Start of LISTED RECORDS
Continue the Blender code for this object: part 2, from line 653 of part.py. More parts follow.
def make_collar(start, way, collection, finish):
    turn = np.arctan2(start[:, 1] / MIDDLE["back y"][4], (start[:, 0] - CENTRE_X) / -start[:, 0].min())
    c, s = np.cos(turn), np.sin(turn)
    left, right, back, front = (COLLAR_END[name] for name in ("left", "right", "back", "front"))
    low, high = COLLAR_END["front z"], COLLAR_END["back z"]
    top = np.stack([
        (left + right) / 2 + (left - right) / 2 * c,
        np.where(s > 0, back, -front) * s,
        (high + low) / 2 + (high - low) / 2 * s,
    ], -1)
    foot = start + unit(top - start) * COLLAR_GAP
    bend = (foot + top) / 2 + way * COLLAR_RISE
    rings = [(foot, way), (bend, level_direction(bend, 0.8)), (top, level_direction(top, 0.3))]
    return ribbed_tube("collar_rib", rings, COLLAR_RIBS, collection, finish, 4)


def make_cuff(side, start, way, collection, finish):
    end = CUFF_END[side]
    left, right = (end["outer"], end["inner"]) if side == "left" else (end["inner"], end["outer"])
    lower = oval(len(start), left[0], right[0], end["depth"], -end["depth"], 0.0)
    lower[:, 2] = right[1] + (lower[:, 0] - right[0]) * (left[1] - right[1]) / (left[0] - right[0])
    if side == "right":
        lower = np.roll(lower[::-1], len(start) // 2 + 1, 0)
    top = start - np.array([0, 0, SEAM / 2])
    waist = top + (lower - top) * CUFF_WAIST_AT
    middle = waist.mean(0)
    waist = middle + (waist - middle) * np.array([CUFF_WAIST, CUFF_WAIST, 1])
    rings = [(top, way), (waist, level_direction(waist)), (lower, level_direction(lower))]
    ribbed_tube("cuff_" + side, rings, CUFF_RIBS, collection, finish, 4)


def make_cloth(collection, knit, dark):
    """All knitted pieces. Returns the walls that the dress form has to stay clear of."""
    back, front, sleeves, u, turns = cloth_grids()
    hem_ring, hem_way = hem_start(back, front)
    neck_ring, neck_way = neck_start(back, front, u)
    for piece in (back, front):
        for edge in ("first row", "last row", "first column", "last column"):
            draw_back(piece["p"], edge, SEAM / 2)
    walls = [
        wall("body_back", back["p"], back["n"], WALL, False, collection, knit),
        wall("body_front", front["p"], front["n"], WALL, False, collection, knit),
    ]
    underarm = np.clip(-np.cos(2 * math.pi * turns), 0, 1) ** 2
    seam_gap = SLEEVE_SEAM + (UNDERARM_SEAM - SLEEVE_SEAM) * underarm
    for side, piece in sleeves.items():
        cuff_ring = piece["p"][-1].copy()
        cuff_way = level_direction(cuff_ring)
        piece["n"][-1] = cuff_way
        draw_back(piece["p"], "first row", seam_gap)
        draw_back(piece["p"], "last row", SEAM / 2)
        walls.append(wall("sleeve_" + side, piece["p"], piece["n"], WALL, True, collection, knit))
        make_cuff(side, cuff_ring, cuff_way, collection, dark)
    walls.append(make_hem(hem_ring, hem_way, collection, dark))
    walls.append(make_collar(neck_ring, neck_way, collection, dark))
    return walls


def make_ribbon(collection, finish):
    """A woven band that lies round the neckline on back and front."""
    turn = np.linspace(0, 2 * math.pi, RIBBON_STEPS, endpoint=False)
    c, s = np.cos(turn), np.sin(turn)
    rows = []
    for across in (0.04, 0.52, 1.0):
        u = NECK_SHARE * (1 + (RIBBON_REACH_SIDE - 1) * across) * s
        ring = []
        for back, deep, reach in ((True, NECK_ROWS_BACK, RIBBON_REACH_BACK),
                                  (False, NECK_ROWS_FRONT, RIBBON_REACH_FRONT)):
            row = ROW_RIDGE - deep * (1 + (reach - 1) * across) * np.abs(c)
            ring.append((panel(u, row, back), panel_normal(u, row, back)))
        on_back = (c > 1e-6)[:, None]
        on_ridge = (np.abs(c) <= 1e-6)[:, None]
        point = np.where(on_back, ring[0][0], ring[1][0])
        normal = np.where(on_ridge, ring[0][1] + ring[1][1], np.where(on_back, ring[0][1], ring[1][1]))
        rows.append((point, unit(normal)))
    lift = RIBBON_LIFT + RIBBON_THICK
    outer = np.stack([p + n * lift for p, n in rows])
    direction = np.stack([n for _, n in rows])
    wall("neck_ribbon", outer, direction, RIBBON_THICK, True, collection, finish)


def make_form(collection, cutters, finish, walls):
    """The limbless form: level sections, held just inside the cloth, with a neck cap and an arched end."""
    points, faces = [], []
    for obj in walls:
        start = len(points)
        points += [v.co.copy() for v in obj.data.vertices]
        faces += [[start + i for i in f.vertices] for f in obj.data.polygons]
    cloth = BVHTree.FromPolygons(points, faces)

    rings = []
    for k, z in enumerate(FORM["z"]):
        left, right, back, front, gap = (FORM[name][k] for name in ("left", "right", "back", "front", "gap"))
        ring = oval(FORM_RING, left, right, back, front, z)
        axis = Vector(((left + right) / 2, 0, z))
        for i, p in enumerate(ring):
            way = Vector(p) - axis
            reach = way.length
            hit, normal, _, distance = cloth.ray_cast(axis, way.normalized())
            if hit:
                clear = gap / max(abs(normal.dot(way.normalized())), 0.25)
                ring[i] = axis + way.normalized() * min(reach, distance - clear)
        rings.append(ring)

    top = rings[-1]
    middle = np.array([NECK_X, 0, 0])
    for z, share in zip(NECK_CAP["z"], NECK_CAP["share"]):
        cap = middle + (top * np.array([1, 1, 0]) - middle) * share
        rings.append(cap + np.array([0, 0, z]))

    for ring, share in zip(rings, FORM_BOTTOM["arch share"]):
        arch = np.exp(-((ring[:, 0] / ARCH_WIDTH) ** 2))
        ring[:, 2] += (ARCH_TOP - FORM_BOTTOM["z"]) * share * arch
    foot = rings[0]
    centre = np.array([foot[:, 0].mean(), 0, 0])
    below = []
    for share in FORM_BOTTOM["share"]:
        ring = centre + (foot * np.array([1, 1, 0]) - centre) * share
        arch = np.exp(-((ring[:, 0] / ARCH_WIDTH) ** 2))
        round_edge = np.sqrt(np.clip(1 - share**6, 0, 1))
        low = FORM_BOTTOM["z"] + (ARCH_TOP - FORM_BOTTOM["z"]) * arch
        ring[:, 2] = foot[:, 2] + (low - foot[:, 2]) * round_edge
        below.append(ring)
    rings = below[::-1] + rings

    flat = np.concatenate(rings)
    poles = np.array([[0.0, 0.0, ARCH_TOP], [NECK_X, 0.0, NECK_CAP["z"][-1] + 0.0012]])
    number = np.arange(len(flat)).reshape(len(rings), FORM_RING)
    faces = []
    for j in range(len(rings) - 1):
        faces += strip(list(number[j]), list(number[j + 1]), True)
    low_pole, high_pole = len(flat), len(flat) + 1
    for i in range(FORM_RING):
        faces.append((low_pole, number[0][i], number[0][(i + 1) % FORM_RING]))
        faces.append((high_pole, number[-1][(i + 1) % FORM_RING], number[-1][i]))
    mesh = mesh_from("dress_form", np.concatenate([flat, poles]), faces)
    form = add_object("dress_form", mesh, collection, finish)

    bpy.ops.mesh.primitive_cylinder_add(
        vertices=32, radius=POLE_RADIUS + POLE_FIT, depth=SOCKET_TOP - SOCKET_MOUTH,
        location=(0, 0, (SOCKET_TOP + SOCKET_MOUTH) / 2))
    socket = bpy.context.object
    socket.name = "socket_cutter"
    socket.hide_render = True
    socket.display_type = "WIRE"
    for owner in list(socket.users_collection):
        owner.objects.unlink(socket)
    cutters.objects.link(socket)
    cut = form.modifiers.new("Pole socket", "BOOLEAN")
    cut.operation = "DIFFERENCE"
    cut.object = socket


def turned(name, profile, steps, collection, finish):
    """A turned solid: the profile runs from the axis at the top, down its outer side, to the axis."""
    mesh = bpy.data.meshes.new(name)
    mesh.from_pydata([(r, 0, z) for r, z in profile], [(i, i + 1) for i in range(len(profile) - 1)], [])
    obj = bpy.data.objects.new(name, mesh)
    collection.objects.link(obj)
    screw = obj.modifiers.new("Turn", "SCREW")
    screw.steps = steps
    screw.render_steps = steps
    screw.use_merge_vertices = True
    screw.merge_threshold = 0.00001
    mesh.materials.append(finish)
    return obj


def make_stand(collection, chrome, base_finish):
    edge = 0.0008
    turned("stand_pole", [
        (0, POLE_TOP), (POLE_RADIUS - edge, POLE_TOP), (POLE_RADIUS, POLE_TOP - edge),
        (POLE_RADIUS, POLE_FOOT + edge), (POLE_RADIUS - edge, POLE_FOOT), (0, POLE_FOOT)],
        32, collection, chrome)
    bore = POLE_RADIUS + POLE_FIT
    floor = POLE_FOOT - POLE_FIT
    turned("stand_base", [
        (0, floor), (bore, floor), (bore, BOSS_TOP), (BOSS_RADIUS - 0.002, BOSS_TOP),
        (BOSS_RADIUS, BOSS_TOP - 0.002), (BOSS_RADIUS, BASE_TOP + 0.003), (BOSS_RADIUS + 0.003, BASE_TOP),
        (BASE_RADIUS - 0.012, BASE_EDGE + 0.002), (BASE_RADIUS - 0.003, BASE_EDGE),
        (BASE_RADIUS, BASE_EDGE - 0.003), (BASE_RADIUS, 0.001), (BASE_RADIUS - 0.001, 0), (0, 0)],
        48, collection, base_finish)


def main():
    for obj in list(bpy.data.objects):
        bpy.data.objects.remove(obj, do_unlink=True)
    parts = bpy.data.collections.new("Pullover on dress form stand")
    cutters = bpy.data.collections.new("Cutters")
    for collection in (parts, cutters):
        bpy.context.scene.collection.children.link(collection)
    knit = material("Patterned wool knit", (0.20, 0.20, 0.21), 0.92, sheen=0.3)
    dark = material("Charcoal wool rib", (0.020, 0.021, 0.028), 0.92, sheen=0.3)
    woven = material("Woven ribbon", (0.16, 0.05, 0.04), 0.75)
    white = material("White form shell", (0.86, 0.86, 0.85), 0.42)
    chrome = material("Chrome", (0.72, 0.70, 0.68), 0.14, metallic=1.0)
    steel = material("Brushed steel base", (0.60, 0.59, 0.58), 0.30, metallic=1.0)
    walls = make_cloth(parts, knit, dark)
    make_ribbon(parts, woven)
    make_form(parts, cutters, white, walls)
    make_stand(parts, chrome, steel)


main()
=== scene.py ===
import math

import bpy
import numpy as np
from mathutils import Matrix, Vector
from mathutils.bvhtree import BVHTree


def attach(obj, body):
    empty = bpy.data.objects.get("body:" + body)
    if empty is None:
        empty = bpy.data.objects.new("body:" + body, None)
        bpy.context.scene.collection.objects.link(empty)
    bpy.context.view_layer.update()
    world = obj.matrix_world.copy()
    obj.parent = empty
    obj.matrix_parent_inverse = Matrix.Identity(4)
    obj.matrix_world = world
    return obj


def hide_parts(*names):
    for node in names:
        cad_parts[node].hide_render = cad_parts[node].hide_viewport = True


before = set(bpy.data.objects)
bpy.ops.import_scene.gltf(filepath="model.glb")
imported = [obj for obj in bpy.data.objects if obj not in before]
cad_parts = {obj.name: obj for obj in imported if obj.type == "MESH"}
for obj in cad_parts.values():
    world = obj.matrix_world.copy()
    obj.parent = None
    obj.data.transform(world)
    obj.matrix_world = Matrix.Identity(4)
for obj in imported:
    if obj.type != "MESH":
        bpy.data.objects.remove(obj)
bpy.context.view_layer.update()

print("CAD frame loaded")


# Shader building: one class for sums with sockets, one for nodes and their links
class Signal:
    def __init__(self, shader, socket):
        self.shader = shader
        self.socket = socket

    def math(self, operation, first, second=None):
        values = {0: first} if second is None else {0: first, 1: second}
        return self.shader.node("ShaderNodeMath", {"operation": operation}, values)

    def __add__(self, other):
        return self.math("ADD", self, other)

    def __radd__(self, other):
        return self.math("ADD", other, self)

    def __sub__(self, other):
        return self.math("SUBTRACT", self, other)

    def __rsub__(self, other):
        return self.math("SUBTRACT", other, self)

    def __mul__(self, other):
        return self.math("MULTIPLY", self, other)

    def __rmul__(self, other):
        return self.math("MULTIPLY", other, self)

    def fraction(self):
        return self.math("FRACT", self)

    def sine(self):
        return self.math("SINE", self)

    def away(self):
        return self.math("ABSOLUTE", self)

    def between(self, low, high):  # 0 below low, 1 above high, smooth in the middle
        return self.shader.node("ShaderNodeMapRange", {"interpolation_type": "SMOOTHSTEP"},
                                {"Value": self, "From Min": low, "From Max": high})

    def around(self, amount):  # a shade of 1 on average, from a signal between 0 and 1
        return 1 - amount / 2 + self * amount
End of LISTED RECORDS
Start of LISTED RECORDS
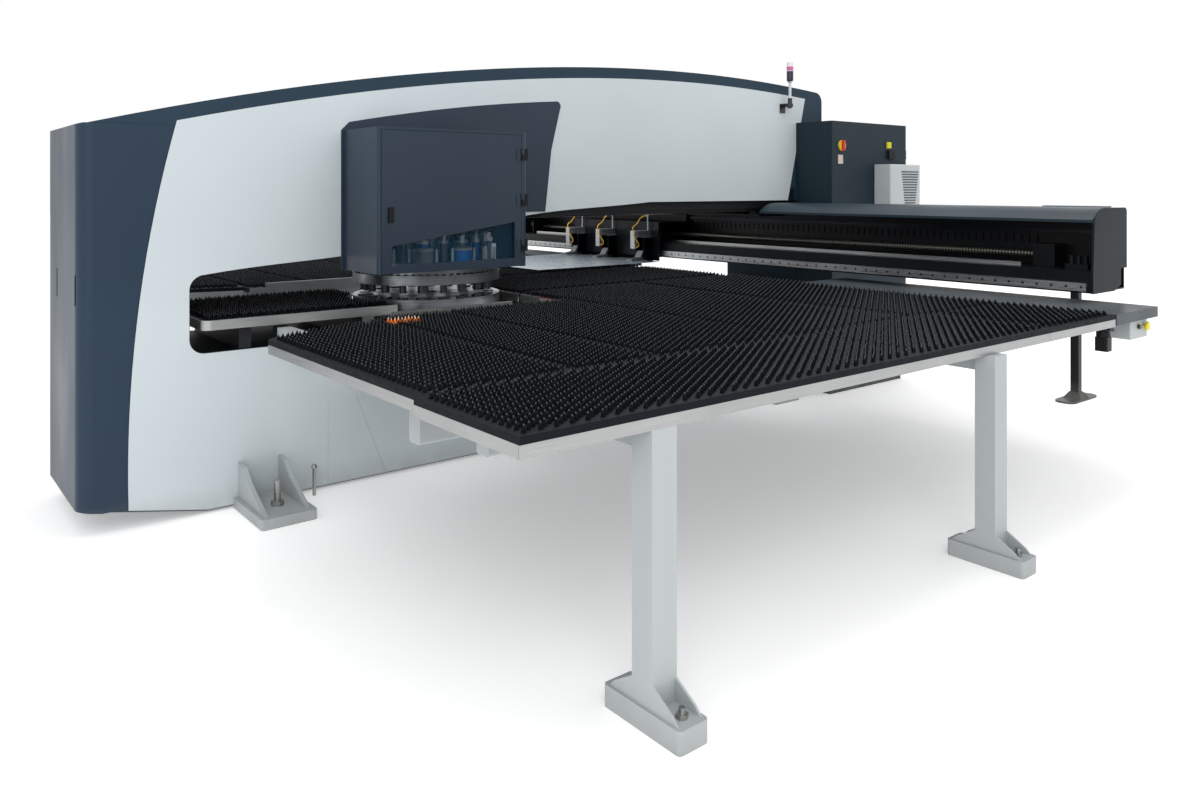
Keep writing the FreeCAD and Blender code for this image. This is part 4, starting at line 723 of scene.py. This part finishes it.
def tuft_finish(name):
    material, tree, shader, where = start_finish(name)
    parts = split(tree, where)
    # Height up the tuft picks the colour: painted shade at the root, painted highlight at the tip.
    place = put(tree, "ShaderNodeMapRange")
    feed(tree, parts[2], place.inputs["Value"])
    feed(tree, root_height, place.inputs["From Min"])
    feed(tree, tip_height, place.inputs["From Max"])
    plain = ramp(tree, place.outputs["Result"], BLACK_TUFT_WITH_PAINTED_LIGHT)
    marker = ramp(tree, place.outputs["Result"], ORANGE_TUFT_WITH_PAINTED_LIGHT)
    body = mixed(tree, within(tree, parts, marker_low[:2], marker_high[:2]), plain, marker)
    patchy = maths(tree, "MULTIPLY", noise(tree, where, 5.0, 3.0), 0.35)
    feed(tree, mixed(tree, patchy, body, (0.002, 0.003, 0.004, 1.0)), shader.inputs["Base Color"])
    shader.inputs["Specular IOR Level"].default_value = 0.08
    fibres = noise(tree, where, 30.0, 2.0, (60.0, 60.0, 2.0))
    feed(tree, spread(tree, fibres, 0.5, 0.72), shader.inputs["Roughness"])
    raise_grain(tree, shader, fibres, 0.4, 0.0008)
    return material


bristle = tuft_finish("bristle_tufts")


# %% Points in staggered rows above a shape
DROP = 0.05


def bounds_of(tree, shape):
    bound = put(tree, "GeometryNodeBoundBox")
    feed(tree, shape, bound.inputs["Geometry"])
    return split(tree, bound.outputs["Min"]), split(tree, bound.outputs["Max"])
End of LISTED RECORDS
**SHORT PROBLEM**
Copy out exactly the lines from the one with "Continue the Blender" through the one with "COLLAR_RIBS, collection, finish, 4)", counting both ends, and no other lines.

**WRITTEN ANSWER**
Continue the Blender code for this object: part 2, from line 653 of part.py. More parts follow.
def make_collar(start, way, collection, finish):
    turn = np.arctan2(start[:, 1] / MIDDLE["back y"][4], (start[:, 0] - CENTRE_X) / -start[:, 0].min())
    c, s = np.cos(turn), np.sin(turn)
    left, right, back, front = (COLLAR_END[name] for name in ("left", "right", "back", "front"))
    low, high = COLLAR_END["front z"], COLLAR_END["back z"]
    top = np.stack([
        (left + right) / 2 + (left - right) / 2 * c,
        np.where(s > 0, back, -front) * s,
        (high + low) / 2 + (high - low) / 2 * s,
    ], -1)
    foot = start + unit(top - start) * COLLAR_GAP
    bend = (foot + top) / 2 + way * COLLAR_RISE
    rings = [(foot, way), (bend, level_direction(bend, 0.8)), (top, level_direction(top, 0.3))]
    return ribbed_tube("collar_rib", rings, COLLAR_RIBS, collection, finish, 4)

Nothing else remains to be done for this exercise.